During the course of my youth, I spent a lot of time in the waiting rooms of various medical professionals, in the down time before our appointments. The doctor's, dentist's, and orthodontist's waiting rooms were pretty much a cultural wasteland: the dentist was a sweet Baptist man who liked marathon running, so the reading material ran the gamut from the latest Dr. Dobson tome to Runner's World--in other words, from all the way from scary-and-boring to holy-shit-this-is-boring. The doctor and the orthodontist were both pediatric oriented, so the waiting room material consisted solely of slobbered-on copies of Highlights, a children's magazine written by people who've clearly never met a child who actually likes to read, and Parenting Today, a magazine about which the less said the better.

But the opthalmologist's waiting room was cool...or if not cool, at least somewhere near bearable, which was a good thing given the fact that most of the members of my family are not only both near-sighted and far-sighted, but also astigmatic. His clientele was mostly old people with glaucoma and shit, so he had an extensive collection of the New Yorker placed around the room. The fact that most of the issues were, like, way out of date didn't bother me at all...I was an eleven-year-old in suburban Atlanta, it wasn't like I'd have gone to those gallery openings anyway. Mostly I just circled the room, during our semi-annual "The question is not whether we need stronger prescriptions; the question is how much stronger" summit; I'd find an issue, flip to the Fiction section, devour it, and then move on. Great fun, and also sort of educational, given the slightly risqué nature of some of the stories. It was during these expeditions that I gained the conviction that your average modern short story is pretentious and also depressing, but that didn't put me off it. Hell, you should have seen some the shite I was writing at that time--I mean, depressing is said in many ways.

So that was my first exposure to the quintessentially genteel New Yorker. I picked the habit back up when I had my Pointless But Highly-Paid Internship the summer before senior year. At that job, I had literally nothing to do but sit in a tiny office with no windows and painted steel walls, which...damn. I earned that money the taxpayers of the state of Georgia so kindly gave me. I did have an Internet connection, but I was very soon reduced to staring at the screen, grunting Homer-Simpson-like, "Stupid internet! Be...more...funny!"

Until I discovered the online version of the New Yorker. And not just the regular online version, which only gives you this week, but the secret l33t w4rez HaX0R way to read all the back issues.
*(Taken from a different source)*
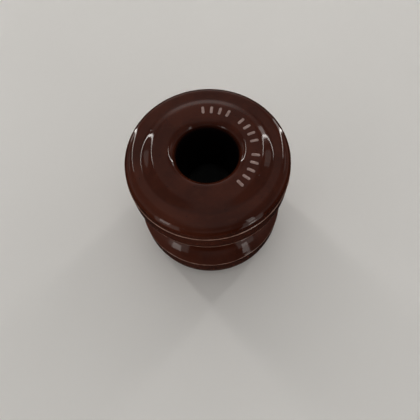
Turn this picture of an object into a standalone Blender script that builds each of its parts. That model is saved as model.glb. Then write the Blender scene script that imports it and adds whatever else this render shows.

Which I present here, without fear of legal ramifications, because for fuck's sake it's on the bleeding internet if you know where to look. Which is here: paste this address: www.newyorker.com/fiction/content/?020128fi_fiction into the address bar. You'll get to a mildly awesome story which you should read. The key to the rest of the archives lies in the six digits towards the end of the address: they are YYMMDD, so paste in the date of any Monday back to i-don't-know-when and you should get a fine piece of post-modernish fiction for your viewing pleasure. I particularly recommend all the ones by George Saunders; they rock.

N.B.: I'd just like to point out here that in one of the above sentences, I managed to shoehorn four separate dependent clauses into a single appositive. Yeah, bitches.